Türkiye’nin hava sınırını ihlal eden bir Rus uçağını düşürmesinin ardından yine çok yönlü bir tartışmanın içerisinde bulduk kendimizi. İhlaller geçmişi olan bir hadiseydi. Türkiye de defaatle bu yönde ikaz yapmıştı. Birinci elden gözlemlerime dayanarak söyleyebilirim ki Ruslar bu ihlallere olabildiğince gayri ciddi bir şekilde yaklaşıyordu. İhlalleri önemsemedikleri gibi Türkiye’nin tepkisine de yine aynı ciddiyetsizlikle yaklaşıyorlardı.
Üstüne üstlük bu ihlallerden birisini Türkiye’nin yanı başında sadece kültürel değil stratejik hassasiyetimizin de olduğu Türkmen Dağı’nı hedef alırken yapınca Türkiye angajman kuralları gereği önce 5 dakikada 10 kez uyardı, ardından da uçağı F-16’lar marifetiyle düşürdü.

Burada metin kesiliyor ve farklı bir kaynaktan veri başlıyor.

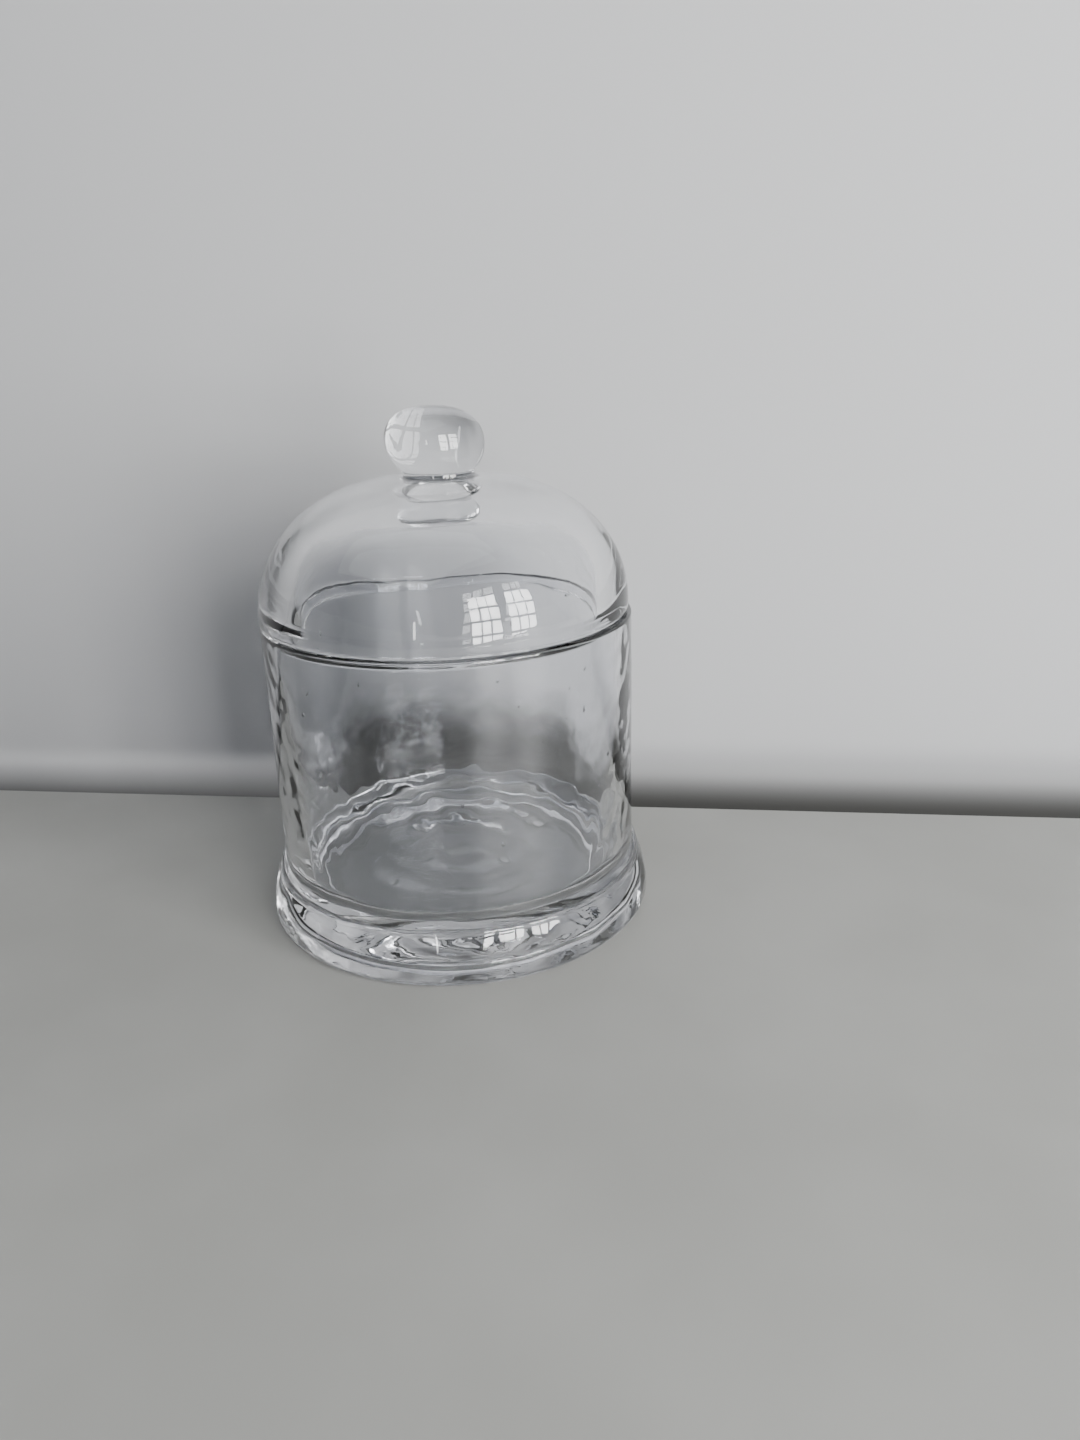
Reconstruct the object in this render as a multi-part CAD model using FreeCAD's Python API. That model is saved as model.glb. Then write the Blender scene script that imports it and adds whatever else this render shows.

Bir başka deyişle yanı başımızda en yakın müttefiklerimizi çoluk çocuk demeden hedef alan Rus uçaklarının, uyarılmasına rağmen sınırımızı ihlal etmesi karşısında Türkiye en doğal uluslararası hakkını kullanarak Rus uçağını düşürdü. Aslında açıklamalara bakarsak düşürüldüğünde uçağın Rusya’ya ait olduğunun bilinmediği ortaya çıkıyor ki bu da son zamanlarda Esed-Rusya ikilisi tarafından sıklıkla kullanılan bir stratejiye dönüşmüş durumda. Milliyeti belirsiz uçaklar daha önce de Genelkurmay açıklamalarında sıklıkla yer almıştı. Peki, milliyeti bilinse de vurulur muydu? Muhtemelen vurulurdu zira Rusların ciddiyetsizlikle yaklaştığı bu ihlal meselesine Türkiye son derece ciddi yaklaşıyor.

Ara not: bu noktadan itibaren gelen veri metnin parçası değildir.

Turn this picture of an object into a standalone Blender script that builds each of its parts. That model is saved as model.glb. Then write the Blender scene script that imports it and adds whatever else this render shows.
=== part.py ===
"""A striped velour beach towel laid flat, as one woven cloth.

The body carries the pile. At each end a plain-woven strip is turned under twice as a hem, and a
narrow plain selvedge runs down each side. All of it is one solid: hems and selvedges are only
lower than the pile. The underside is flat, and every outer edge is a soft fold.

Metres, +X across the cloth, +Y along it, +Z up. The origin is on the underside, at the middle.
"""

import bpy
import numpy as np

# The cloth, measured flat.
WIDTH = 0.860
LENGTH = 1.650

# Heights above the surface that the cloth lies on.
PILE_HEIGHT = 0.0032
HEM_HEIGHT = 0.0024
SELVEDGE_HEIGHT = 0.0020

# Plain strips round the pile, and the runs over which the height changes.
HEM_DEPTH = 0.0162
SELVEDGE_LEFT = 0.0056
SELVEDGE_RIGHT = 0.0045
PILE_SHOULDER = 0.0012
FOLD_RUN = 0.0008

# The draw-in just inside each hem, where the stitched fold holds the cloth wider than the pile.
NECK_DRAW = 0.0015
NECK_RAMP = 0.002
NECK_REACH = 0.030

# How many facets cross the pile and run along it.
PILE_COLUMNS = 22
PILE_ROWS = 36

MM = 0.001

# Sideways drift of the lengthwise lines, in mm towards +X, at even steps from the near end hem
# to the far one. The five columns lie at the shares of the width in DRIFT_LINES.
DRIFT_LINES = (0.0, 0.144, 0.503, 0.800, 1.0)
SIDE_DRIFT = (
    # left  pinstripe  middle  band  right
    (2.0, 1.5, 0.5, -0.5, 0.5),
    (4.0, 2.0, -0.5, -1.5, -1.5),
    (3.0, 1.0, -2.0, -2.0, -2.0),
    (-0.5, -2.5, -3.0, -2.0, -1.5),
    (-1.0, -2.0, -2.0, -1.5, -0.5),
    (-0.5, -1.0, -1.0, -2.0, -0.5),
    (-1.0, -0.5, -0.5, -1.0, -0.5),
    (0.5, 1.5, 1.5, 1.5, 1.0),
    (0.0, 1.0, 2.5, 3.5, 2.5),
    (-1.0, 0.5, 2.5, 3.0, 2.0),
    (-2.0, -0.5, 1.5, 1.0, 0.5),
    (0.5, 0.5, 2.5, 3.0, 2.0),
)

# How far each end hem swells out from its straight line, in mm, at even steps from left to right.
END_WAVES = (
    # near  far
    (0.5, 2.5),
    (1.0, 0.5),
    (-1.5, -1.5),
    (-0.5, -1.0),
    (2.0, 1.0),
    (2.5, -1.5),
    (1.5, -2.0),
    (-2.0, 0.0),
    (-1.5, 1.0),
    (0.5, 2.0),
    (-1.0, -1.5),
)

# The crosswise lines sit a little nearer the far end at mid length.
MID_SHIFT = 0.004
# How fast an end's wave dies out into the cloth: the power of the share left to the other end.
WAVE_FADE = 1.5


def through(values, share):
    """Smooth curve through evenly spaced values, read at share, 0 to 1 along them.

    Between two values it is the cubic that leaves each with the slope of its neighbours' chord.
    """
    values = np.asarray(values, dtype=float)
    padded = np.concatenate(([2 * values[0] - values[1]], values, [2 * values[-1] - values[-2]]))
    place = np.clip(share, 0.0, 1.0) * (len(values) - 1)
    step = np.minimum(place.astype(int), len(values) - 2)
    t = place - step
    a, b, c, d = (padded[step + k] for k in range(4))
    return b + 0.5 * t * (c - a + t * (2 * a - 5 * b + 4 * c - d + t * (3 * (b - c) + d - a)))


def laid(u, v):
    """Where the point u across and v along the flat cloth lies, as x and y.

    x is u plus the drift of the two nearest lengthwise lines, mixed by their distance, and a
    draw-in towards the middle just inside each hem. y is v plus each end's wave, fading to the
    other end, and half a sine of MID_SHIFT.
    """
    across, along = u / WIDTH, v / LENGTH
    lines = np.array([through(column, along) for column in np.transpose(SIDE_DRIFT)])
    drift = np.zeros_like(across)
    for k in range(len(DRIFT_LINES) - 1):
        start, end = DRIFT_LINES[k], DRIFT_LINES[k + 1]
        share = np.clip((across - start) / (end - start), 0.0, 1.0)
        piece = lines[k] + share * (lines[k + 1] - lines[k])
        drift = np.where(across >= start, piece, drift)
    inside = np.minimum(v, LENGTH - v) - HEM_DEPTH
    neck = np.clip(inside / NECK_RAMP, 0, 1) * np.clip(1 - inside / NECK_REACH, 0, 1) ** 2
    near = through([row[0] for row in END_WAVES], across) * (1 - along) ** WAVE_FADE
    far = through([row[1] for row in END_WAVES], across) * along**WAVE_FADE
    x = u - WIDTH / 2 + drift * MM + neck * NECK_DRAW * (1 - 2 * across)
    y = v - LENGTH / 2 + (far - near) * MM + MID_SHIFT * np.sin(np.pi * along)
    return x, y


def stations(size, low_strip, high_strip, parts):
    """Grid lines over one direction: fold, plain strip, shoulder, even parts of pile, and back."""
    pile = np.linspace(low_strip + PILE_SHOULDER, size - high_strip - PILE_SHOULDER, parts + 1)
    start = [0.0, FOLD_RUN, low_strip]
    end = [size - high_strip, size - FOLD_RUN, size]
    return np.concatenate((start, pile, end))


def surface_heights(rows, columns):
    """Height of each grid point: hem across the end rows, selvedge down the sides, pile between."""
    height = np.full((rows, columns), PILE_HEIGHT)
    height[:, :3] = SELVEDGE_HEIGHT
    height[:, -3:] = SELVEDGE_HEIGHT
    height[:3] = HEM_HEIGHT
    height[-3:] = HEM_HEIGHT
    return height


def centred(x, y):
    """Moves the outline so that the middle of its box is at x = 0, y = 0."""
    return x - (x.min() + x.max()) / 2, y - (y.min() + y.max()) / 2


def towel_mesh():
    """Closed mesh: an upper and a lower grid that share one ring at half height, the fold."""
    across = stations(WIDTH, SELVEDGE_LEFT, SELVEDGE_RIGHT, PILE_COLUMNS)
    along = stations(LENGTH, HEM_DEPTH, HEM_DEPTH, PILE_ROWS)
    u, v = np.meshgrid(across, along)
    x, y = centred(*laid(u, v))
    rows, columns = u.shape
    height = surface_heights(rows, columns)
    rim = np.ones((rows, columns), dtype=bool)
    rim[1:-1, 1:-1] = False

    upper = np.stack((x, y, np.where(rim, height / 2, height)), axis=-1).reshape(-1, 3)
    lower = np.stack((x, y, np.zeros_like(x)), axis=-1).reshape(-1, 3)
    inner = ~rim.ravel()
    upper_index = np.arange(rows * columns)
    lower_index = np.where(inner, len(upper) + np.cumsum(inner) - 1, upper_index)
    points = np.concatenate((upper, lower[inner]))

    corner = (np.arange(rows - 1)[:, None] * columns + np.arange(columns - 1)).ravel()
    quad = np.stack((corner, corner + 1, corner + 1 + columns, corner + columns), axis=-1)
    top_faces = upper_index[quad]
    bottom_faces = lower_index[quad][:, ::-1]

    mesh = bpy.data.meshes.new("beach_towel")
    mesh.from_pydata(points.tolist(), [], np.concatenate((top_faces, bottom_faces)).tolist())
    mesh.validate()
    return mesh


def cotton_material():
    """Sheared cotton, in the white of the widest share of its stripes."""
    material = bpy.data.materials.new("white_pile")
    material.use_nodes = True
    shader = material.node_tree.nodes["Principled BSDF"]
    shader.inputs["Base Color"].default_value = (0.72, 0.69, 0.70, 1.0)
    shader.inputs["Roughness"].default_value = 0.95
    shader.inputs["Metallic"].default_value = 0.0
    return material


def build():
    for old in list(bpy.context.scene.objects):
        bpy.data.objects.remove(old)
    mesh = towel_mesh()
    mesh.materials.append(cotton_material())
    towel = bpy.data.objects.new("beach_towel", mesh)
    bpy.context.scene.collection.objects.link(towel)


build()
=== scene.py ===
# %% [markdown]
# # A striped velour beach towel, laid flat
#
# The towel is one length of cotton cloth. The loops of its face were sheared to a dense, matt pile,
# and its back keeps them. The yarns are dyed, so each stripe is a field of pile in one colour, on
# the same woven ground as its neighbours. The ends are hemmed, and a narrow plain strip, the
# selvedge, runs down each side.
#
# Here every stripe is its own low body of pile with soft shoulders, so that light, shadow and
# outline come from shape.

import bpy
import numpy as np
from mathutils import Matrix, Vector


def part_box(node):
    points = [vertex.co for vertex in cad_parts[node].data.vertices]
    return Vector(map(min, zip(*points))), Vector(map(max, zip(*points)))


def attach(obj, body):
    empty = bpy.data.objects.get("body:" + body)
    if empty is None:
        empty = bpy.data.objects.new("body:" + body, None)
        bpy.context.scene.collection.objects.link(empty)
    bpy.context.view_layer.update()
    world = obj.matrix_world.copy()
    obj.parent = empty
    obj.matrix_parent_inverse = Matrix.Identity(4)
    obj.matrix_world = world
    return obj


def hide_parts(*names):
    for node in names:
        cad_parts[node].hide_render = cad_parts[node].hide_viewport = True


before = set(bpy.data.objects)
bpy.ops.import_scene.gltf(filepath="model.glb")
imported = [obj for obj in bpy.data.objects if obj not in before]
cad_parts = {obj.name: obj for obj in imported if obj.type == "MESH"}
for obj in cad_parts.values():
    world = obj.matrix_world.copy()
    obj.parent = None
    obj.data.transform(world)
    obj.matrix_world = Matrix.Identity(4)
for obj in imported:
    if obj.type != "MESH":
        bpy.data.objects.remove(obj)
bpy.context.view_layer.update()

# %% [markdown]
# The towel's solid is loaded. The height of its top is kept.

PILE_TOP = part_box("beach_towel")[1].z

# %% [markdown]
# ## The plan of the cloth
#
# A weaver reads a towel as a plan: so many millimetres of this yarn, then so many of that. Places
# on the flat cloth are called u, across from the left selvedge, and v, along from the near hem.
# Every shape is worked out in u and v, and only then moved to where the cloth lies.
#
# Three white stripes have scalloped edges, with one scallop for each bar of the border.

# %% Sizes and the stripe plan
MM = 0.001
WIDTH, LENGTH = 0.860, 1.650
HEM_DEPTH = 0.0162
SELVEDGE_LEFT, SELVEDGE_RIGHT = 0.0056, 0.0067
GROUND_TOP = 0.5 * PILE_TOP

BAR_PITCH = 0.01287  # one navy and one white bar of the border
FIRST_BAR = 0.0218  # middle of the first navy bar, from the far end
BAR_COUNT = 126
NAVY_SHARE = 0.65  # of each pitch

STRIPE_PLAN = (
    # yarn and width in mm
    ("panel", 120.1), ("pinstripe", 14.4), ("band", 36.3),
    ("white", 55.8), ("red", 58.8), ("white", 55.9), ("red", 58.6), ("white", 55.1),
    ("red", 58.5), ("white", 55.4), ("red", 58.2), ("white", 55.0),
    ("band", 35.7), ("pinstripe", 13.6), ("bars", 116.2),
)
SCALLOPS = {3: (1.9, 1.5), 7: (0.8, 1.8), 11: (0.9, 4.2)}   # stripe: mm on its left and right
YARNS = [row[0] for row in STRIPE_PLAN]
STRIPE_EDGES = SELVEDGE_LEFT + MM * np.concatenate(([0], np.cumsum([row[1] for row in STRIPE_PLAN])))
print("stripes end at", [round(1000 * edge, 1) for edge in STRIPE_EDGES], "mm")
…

Olay sonrası başlayan tartışmalar ise oldukça ilginç. Türkiye uluslararası haklarına vurgu yapıp her zaman olduğu gibi elindeki bilgileri şeffaf bir şekilde uluslararası camiayla paylaşırken güç ve karizma ile Rusya’yı yöneten Putin, karizmayı kurtarma telaşıyla sert açıklamalar yaptı. Daha sonrasında ton kısmen yumuşasa da Rusya tarafı açıklamalarıyla kendilerini tam olarak gerçekleştirmesi zor bir yola itmiş oldular. Türkiye ve Rusya arasındaki ilişkiler öyle kolay çöpe atılacak türden ilişkiler değil. Bunu iki taraf da biliyor. Karşılıklı bağımlılık ilişkisi, ikili ilişkilerin bir şekilde devam etmesinin en büyük garantörüdür.

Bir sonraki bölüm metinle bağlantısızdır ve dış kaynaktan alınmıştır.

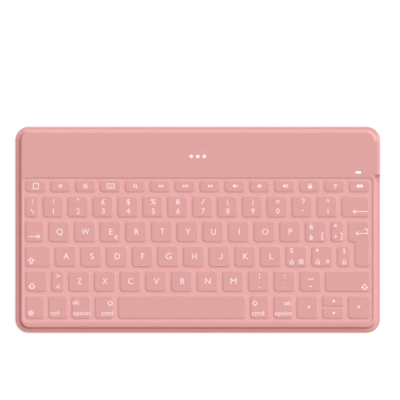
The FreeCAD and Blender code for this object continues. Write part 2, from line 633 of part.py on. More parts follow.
def loop(w, d, r, cx, cy, z):
    x0, x1, y0, y1 = cx - w / 2, cx + w / 2, cy - d / 2, cy + d / 2
    q = r * (1 - math.sqrt(0.5))
    pts = [
        (V(x0 + r, y0, z), V(x1 - r, y0, z)), (V(x1 - r, y0, z), V(x1 - q, y0 + q, z), V(x1, y0 + r, z)),
        (V(x1, y0 + r, z), V(x1, y1 - r, z)), (V(x1, y1 - r, z), V(x1 - q, y1 - q, z), V(x1 - r, y1, z)),
        (V(x1 - r, y1, z), V(x0 + r, y1, z)), (V(x0 + r, y1, z), V(x0 + q, y1 - q, z), V(x0, y1 - r, z)),
        (V(x0, y1 - r, z), V(x0, y0 + r, z)), (V(x0, y0 + r, z), V(x0 + q, y0 + q, z), V(x0 + r, y0, z)),
    ]
    return Part.Wire([Part.LineSegment(*p).toShape() if len(p) == 2 else Part.Arc(*p).toShape() for p in pts])


def frustum(a, b):
    """Solid between two rounded rectangles, each (w, d, r, cx, cy, z)."""
    return Part.makeLoft([loop(*a), loop(*b)], True, True)


def block(x0, x1, y0, y1, z0, z1):
    return Part.makeBox(x1 - x0, y1 - y0, z1 - z0, V(x0, y0, z0))


w, d, h, R = val["body_width"], val["body_depth"], val["body_height"], val["corner_radius"]
lw, lh, ri, t = val["lip_width"], val["lip_height"], val["rim_inset"], val["skin_thick"]
b0 = val["back_thick"]
outer = frustum((w, d, R, 0, 0, b0), (w, d, R, 0, 0, lh - 0.45))
outer = outer.fuse(frustum((w, d, R, 0, 0, lh - 0.45), (w - 2 * lw, d - 2 * lw, R - lw, 0, 0, lh)))
outer = outer.fuse(frustum((w - 2 * lw, d - 2 * lw, R - lw, 0, 0, lh), (w - 2 * ri, d - 2 * ri, R - ri, 0, 0, h)))
pf, p0, p1 = val["port_face"], val["port_front"], val["port_back"]
port = block(114.0, pf, p0, p1, b0, h - 0.35)
port = port.makeFillet(0.7, [e for e in port.Edges if all(abs(v.X - pf) < 1e-6 for v in e.Vertexes) and any(v.Z > 5 for v in e.Vertexes)])
outer = outer.fuse(port)
wr, wb, wf, run = val["well_right"], val["well_back"], val["well_front"], val["well_run"]
wc = val["well_corner"]
web = val["web_top"]
cy = (wb + wf) / 2
well = frustum((2 * (wr - run), wb - wf - 2 * run, wc - 1.0, 0, cy, web), (2 * wr, wb - wf, wc, 0, cy, h))
well = well.fuse(frustum((2 * wr, wb - wf, wc, 0, cy, h), (2 * wr, wb - wf, wc, 0, cy, h + 1)))
outer = outer.cut(well)
kr, kt, kc = val["key_run"], val["key_top"], val["key_corner"]
bumps, pits = [], []
for name, node, rects in KEYS:
    bump = pit = None
    for l, r, f, b in rects:
        bw, bd, mx, my = r.v - l.v, b.v - f.v, (l.v + r.v) / 2, (f.v + b.v) / 2
        one = frustum((bw, bd, kc, mx, my, web - 0.2), (bw, bd, kc, mx, my, web))
        one = one.fuse(frustum((bw, bd, kc, mx, my, web), (bw - 2 * kr, bd - 2 * kr, kc - kr, mx, my, kt)))
        hole = frustum((bw - 2.3, bd - 2.3, kc - 1.15, mx, my, web - t - 0.2), (bw - 2.3, bd - 2.3, kc - 1.15, mx, my, kt - t))
        bump = one if bump is None else bump.fuse(one)
        pit = hole if pit is None else pit.fuse(hole)
    bumps.append(bump)
    pits.append(pit)
outer = outer.fuse(bumps).removeSplitter()
inner = frustum((w - 1.0, d - 1.0, R - 0.5, 0, 0, b0 - 0.5), (w - 1.0, d - 1.0, R - 0.5, 0, 0, lh - 0.45))
slope = (ri - lw) / (h - lh)


def at(z):
    return 2 * (lw + (z - lh) * slope + 0.5)


zi = 4.9
inner = inner.fuse(frustum((w - 5.0, d - 5.0, R - 2.5, 0, 0, lh - 0.45), (w - at(zi), d - at(zi), R - at(zi) / 2, 0, 0, zi)))
inner = inner.cut(block(-115.6, 115.6, -61.55, 34.12, web - t, 7))
inner = inner.fuse(frustum((w - at(zi), 28.7, 3.2, 0, 49.72, zi - 0.2), (w - at(5.55), 28.5, 3.2, 0, 49.72, 5.55)))
inner = inner.fuse(frustum((228.6, 2.1, 0.7, 0, -62.65, zi - 0.3), (228.6, 2.1, 0.7, 0, -62.65, 5.55)))
inner = inner.fuse(block(113.0, pf - 0.45, p0 + 0.55, p1 - 0.55, b0 - 0.2, 4.95))
inner = inner.fuse(pits)
formed = outer.cut(inner)
sy, sz = val["socket_y"], val["socket_z"]
formed = formed.cut(block(119, 123, sy - 4.1, sy + 4.1, sz - 1.5, sz + 1.5))
formed = formed.cut(block(119, 123, val["toggle_y"] - 2.6, val["toggle_y"] + 2.6, sz - 0.9, sz + 0.9))
lx, ly, ll, lwd = val["light_x"], val["light_y"], val["light_long"], val["light_wide"]
formed = formed.cut(frustum((ll + 0.1, lwd + 0.1, lwd / 2, lx, ly, 4), (ll + 0.1, lwd + 0.1, lwd / 2, lx, ly, 7)))
skin.Shape = formed.removeSplitter()
skin.Placement = FreeCAD.Placement()
skin.Label = "top_skin"
NODES.append(skin)

# ---------------------------------------------------------------- check and write
bad = [o.Name for o in doc.Objects if "Invalid" in o.State or "Error" in o.State]
if bad:
    raise RuntimeError("failed objects: %s" % bad)
labels = [o.Label for o in NODES]
assert len(labels) == len(set(labels)) and len(labels) <= 60, len(labels)
for o in NODES:
    s = o.Shape
    if s.isNull() or not s.isValid() or not s.Solids:
        raise RuntimeError("bad shape: " + o.Label)
for f in os.listdir("parts"):
    if f.endswith(".step"):
        os.remove(os.path.join("parts", f))
for o in NODES:
    o.Shape.exportStep("parts/" + o.Label + ".step")
    bb = o.Shape.BoundBox
    print("%-24s solids %3d vol %10.2f  x %.2f %.2f  y %.2f %.2f  z %.2f %.2f" % (
        o.Label, len(o.Shape.Solids), o.Shape.Volume, bb.XMin, bb.XMax, bb.YMin, bb.YMax, bb.ZMin, bb.ZMax))
print("nodes", len(NODES), "keys", len(KEYS))
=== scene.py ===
import bpy
import json
import math
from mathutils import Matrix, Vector
from mathutils.geometry import delaunay_2d_cdt


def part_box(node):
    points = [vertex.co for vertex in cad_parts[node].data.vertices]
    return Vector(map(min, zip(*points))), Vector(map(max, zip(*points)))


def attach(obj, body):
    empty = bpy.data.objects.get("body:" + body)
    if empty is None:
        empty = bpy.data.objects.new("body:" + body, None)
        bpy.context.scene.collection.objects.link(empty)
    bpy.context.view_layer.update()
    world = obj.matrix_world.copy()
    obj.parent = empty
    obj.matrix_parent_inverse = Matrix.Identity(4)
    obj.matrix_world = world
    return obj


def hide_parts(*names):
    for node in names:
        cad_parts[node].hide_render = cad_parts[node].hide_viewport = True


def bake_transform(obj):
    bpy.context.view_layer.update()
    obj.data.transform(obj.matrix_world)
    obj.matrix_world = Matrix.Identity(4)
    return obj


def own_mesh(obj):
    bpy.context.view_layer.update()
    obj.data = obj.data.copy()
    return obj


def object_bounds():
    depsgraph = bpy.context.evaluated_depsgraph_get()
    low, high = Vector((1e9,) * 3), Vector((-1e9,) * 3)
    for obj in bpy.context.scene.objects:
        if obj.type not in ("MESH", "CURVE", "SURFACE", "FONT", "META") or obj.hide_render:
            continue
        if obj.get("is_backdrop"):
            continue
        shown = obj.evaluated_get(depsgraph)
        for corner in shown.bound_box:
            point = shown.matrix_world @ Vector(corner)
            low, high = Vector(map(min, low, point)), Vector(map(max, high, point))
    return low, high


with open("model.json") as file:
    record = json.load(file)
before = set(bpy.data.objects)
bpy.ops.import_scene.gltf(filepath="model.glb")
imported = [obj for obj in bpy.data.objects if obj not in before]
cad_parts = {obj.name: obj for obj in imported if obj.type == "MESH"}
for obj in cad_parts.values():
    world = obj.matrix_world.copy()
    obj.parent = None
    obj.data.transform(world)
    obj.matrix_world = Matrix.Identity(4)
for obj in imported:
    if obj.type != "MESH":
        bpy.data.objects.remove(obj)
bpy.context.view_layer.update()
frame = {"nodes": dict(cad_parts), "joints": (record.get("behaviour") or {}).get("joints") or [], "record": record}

MM = 0.001
scene = bpy.context.scene
NODES, JOINTS = frame["nodes"], frame["joints"]
BODY_OF = {n: b for b, ns in frame["record"]["behaviour"]["bodies"].items() for n in ns}
JOINT_OF = {j["child"]: j["name"] for j in JOINTS}
ROOT = BODY_OF["perimeter_frame"]

# ------------------------------------------------------------------ sizes of the formed skin, in millimetres
HALF_W, HALF_D, CORNER = 121.0, 68.5, 9.0
TOP, WEB, KEY_TOP = 6.0, 5.54, 5.93
WELL = (-115.2, 115.2, -60.0, 33.77)  # foot of the well's wall
CAP_INSET = 1.3                      # a cap's side to the outline where the skin leaves the web
KEY_R = 2.75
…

Türkiye içerisinde ise yine artık kabak tadı veren durum ortaya çıktı. Cumhurbaşkanı Erdoğan düşmanlığı sebebiyle dost olunmayan diktatör, darbeci, istihbarat örgütü, çıkar grubu, terör örgütü bırakmayan çevreler birden odalarına Putin posteri asacak seviyeye düştü. Tam da bu tutarsızlıkları aslında bu çevrelere tüm inandırıcılıklarını kaybettiren şey. Arada bir dezenformasyonu bırakıp meselelerin hakikatleri ile ilgilenseler belki biraz daha muteber olabilirler. Aslında olayın yaşanmasından bu güne kadar Rusya’nın resmi kanallar ve Türkiye’deki aparatları eliyle piyasaya sürdüğü trajikomik yalanlar, bu çevrelerin son 5 senede Suriye bağlamında ürettiği yalanların bir özeti gibiydi. ABD’nin Putin’e yakınlığıyla bilinen isimleri DAİŞ’le petrol ticareti yaptığından ötürü yaptırım listesine aldığı bir gün Putin’in Türkiye-DAİŞ ilişkisi yalanına başvurması, Dışişleri Bakanlığı Sözcüsü’nün komik iddialarını Fuat Avni’ye dayandırması pejmürdeliği, kalitesizliği ve yalan-doğru arasındaki çizgiyi kaybetmenin getirdiği acınacak durumu göstermesi açısından önemli.
Gelelim bundan sonra olacaklara. Büyük bir tırmanışı kimse beklemiyor. Fakat Rusya asimetrik olarak saldıracaktır. PKK’nın aktivitelerine bu gözle bakmak lazım bundan sonra. Ayrıca muhaliflere yönelik saldırılarını da “level” atlatacaktır. Görünen o ki Ruslar “güvenli bölge” planını suya düşürme niyetiyle Türkmen Dağı’na saldırıp mezkur ihlalleri yapıyordu. Uluslararası toplum başta Türkiye ve ABD Rusya’nın bu planın önüne geçmesine mani olmak zorunda. Düşen uçak teferruat, önemli olan “güvenli bölge”.